Monday, June 30, 2014

New and used for sale...

(Edit:  As of August 1, 2014, both the frame and complete bike have been sold and are no longer available.  Couple of happy folks out there!)

The current green cross frames have been very popular.  In fact, the 59cm green frames were sold out before they even arrived.  However, there is one available.  A customer bought one, however, a few months later, he decided that he already has too many bikes and his plans for using this green frame have changed so it is for sale.  If you are looking for a 59cm green cross frame, send me an e-mail and I'll put you in touch with the frame's owner so you can work out the details to get it under your butt and on the road (paved or dirt).  As a reminder, here is what the green looks like.  This is a recent 56cm build for Bill.  The frame for sale is still in its original carton with all the packing materials.

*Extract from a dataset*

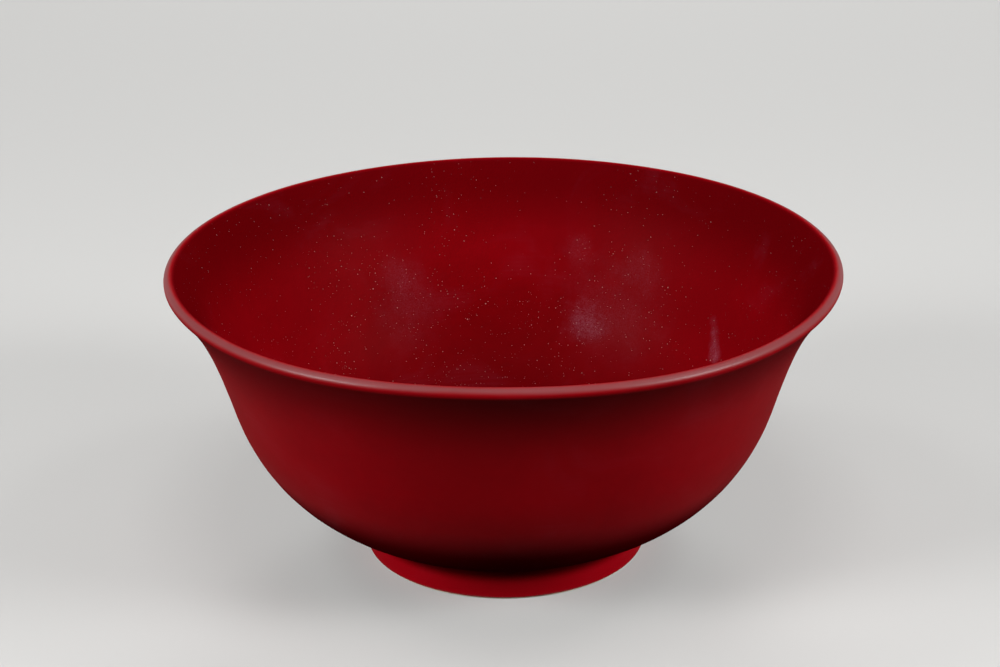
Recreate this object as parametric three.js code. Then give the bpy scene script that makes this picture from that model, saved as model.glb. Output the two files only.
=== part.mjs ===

The second bike is a pre-owned local bike.  A root beer cross bike from the first run of frames.  The owner's knees ain't what they used to be and being a multi-bike owner, he's decided to offer this one for sale.  It's a 62cm frame built with SRAM bar end shifters and White Industries crank.  Here's a partial breakdown of parts:

White Ind VBC 46/30 crank 175mm paired to 11-36 cassette
Velocity A23 rims with Shimano 105 32h hubs
Salsa Cowbell 2 46cm bars
Cane Creek brake levers with Avid Shorty 6 canti brakes
WTB Rocket V Pro on a Ritchey Pro seat post
Tires are Vee Rubber V12 1.95, but a set of Conti Cyclocross 42 comes with the bike - both tires have a lot of miles left
Also included is a set of Planet Bike clip on fender/splash guards.

New this bike is $2400.  It can be yours for $1600 + shipping (if required).  There are a few scuffs on the paint, but nothing that goes through the paint.